> [Dataset excerpt]:
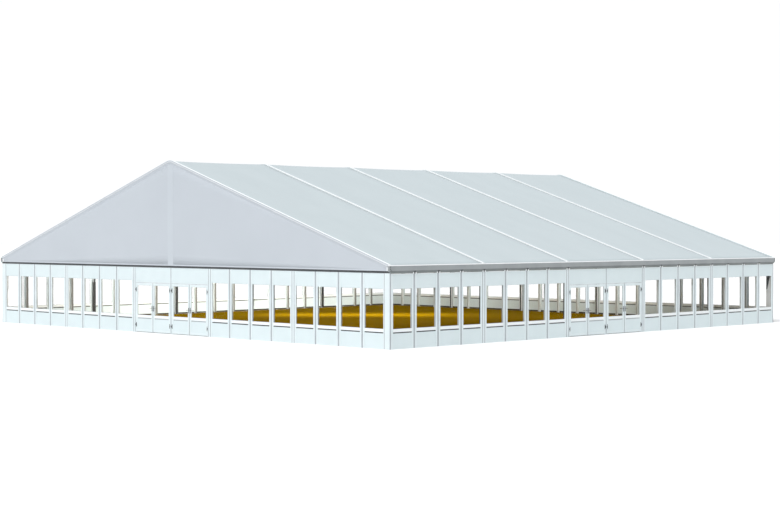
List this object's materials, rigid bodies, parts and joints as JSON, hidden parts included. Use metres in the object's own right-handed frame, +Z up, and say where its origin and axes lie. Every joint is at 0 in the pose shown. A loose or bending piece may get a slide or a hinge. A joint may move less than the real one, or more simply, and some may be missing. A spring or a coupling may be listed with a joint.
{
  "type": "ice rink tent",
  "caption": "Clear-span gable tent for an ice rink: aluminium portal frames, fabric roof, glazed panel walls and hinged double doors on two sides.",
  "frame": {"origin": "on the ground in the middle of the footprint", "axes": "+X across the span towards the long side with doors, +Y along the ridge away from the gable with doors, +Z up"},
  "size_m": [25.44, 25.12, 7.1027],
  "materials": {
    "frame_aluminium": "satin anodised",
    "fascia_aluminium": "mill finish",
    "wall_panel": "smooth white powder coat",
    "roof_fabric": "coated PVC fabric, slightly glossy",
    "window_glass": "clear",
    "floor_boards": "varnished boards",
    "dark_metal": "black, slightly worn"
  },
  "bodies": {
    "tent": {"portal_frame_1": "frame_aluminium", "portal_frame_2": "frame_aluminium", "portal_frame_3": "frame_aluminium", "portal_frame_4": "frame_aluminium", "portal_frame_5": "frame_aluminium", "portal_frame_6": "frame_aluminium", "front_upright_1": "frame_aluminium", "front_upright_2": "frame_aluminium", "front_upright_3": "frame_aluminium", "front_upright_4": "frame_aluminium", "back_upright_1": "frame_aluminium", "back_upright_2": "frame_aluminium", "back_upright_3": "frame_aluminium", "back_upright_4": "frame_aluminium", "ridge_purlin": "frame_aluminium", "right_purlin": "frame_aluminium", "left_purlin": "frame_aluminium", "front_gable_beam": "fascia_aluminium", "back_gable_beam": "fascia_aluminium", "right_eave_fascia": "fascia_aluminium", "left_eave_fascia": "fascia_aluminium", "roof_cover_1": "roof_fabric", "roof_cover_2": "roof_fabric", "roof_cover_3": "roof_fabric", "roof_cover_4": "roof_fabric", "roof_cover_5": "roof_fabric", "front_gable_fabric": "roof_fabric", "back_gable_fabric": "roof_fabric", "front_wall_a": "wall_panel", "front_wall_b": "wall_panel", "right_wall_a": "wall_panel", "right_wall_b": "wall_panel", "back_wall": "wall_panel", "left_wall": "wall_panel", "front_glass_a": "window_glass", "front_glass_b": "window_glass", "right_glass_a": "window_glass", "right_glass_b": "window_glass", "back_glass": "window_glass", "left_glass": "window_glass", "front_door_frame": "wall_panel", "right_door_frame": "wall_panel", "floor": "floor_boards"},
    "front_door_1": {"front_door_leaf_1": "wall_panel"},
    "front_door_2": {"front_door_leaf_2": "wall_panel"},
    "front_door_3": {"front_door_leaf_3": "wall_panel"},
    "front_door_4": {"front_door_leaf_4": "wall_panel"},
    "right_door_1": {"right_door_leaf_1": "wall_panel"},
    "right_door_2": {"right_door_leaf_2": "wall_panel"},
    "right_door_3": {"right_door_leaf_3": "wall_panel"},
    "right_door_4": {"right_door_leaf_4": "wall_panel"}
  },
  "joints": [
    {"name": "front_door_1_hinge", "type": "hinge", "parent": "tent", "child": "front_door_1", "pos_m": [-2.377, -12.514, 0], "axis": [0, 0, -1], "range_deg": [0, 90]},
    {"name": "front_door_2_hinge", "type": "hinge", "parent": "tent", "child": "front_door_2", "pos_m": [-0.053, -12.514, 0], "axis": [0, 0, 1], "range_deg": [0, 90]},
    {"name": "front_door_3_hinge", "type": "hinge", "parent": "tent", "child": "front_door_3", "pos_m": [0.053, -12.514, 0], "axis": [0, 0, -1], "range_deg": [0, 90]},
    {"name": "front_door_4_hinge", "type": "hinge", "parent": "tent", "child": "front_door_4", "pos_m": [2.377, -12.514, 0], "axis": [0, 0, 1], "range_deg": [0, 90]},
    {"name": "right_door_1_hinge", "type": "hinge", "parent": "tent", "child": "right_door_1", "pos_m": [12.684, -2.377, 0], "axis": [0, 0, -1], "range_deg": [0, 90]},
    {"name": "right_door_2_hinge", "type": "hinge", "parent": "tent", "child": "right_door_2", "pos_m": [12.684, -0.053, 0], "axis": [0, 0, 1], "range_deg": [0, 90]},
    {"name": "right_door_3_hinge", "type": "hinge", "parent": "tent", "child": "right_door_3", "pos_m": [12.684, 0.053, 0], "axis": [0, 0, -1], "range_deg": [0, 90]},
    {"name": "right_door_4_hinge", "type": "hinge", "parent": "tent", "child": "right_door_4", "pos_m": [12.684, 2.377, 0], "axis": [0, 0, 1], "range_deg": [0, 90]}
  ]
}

> [Task brief]:
Copy out the whole listing exactly; please set it all down.

> [Task solution]:
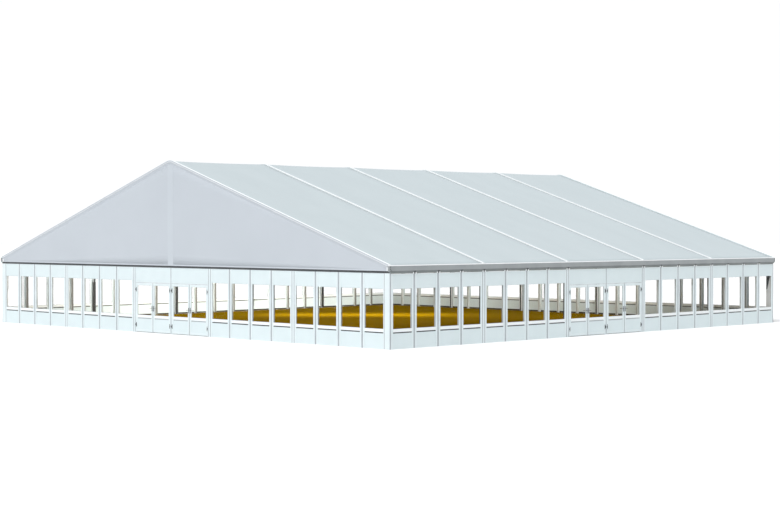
List this object's materials, rigid bodies, parts and joints as JSON, hidden parts included. Use metres in the object's own right-handed frame, +Z up, and say where its origin and axes lie. Every joint is at 0 in the pose shown. A loose or bending piece may get a slide or a hinge. A joint may move less than the real one, or more simply, and some may be missing. A spring or a coupling may be listed with a joint.
{
  "type": "ice rink tent",
  "caption": "Clear-span gable tent for an ice rink: aluminium portal frames, fabric roof, glazed panel walls and hinged double doors on two sides.",
  "frame": {"origin": "on the ground in the middle of the footprint", "axes": "+X across the span towards the long side with doors, +Y along the ridge away from the gable with doors, +Z up"},
  "size_m": [25.44, 25.12, 7.1027],
  "materials": {
    "frame_aluminium": "satin anodised",
    "fascia_aluminium": "mill finish",
    "wall_panel": "smooth white powder coat",
    "roof_fabric": "coated PVC fabric, slightly glossy",
    "window_glass": "clear",
    "floor_boards": "varnished boards",
    "dark_metal": "black, slightly worn"
  },
  "bodies": {
    "tent": {"portal_frame_1": "frame_aluminium", "portal_frame_2": "frame_aluminium", "portal_frame_3": "frame_aluminium", "portal_frame_4": "frame_aluminium", "portal_frame_5": "frame_aluminium", "portal_frame_6": "frame_aluminium", "front_upright_1": "frame_aluminium", "front_upright_2": "frame_aluminium", "front_upright_3": "frame_aluminium", "front_upright_4": "frame_aluminium", "back_upright_1": "frame_aluminium", "back_upright_2": "frame_aluminium", "back_upright_3": "frame_aluminium", "back_upright_4": "frame_aluminium", "ridge_purlin": "frame_aluminium", "right_purlin": "frame_aluminium", "left_purlin": "frame_aluminium", "front_gable_beam": "fascia_aluminium", "back_gable_beam": "fascia_aluminium", "right_eave_fascia": "fascia_aluminium", "left_eave_fascia": "fascia_aluminium", "roof_cover_1": "roof_fabric", "roof_cover_2": "roof_fabric", "roof_cover_3": "roof_fabric", "roof_cover_4": "roof_fabric", "roof_cover_5": "roof_fabric", "front_gable_fabric": "roof_fabric", "back_gable_fabric": "roof_fabric", "front_wall_a": "wall_panel", "front_wall_b": "wall_panel", "right_wall_a": "wall_panel", "right_wall_b": "wall_panel", "back_wall": "wall_panel", "left_wall": "wall_panel", "front_glass_a": "window_glass", "front_glass_b": "window_glass", "right_glass_a": "window_glass", "right_glass_b": "window_glass", "back_glass": "window_glass", "left_glass": "window_glass", "front_door_frame": "wall_panel", "right_door_frame": "wall_panel", "floor": "floor_boards"},
    "front_door_1": {"front_door_leaf_1": "wall_panel"},
    "front_door_2": {"front_door_leaf_2": "wall_panel"},
    "front_door_3": {"front_door_leaf_3": "wall_panel"},
    "front_door_4": {"front_door_leaf_4": "wall_panel"},
    "right_door_1": {"right_door_leaf_1": "wall_panel"},
    "right_door_2": {"right_door_leaf_2": "wall_panel"},
    "right_door_3": {"right_door_leaf_3": "wall_panel"},
    "right_door_4": {"right_door_leaf_4": "wall_panel"}
  },
  "joints": [
    {"name": "front_door_1_hinge", "type": "hinge", "parent": "tent", "child": "front_door_1", "pos_m": [-2.377, -12.514, 0], "axis": [0, 0, -1], "range_deg": [0, 90]},
    {"name": "front_door_2_hinge", "type": "hinge", "parent": "tent", "child": "front_door_2", "pos_m": [-0.053, -12.514, 0], "axis": [0, 0, 1], "range_deg": [0, 90]},
    {"name": "front_door_3_hinge", "type": "hinge", "parent": "tent", "child": "front_door_3", "pos_m": [0.053, -12.514, 0], "axis": [0, 0, -1], "range_deg": [0, 90]},
    {"name": "front_door_4_hinge", "type": "hinge", "parent": "tent", "child": "front_door_4", "pos_m": [2.377, -12.514, 0], "axis": [0, 0, 1], "range_deg": [0, 90]},
    {"name": "right_door_1_hinge", "type": "hinge", "parent": "tent", "child": "right_door_1", "pos_m": [12.684, -2.377, 0], "axis": [0, 0, -1], "range_deg": [0, 90]},
    {"name": "right_door_2_hinge", "type": "hinge", "parent": "tent", "child": "right_door_2", "pos_m": [12.684, -0.053, 0], "axis": [0, 0, 1], "range_deg": [0, 90]},
    {"name": "right_door_3_hinge", "type": "hinge", "parent": "tent", "child": "right_door_3", "pos_m": [12.684, 0.053, 0], "axis": [0, 0, -1], "range_deg": [0, 90]},
    {"name": "right_door_4_hinge", "type": "hinge", "parent": "tent", "child": "right_door_4", "pos_m": [12.684, 2.377, 0], "axis": [0, 0, 1], "range_deg": [0, 90]}
  ]
}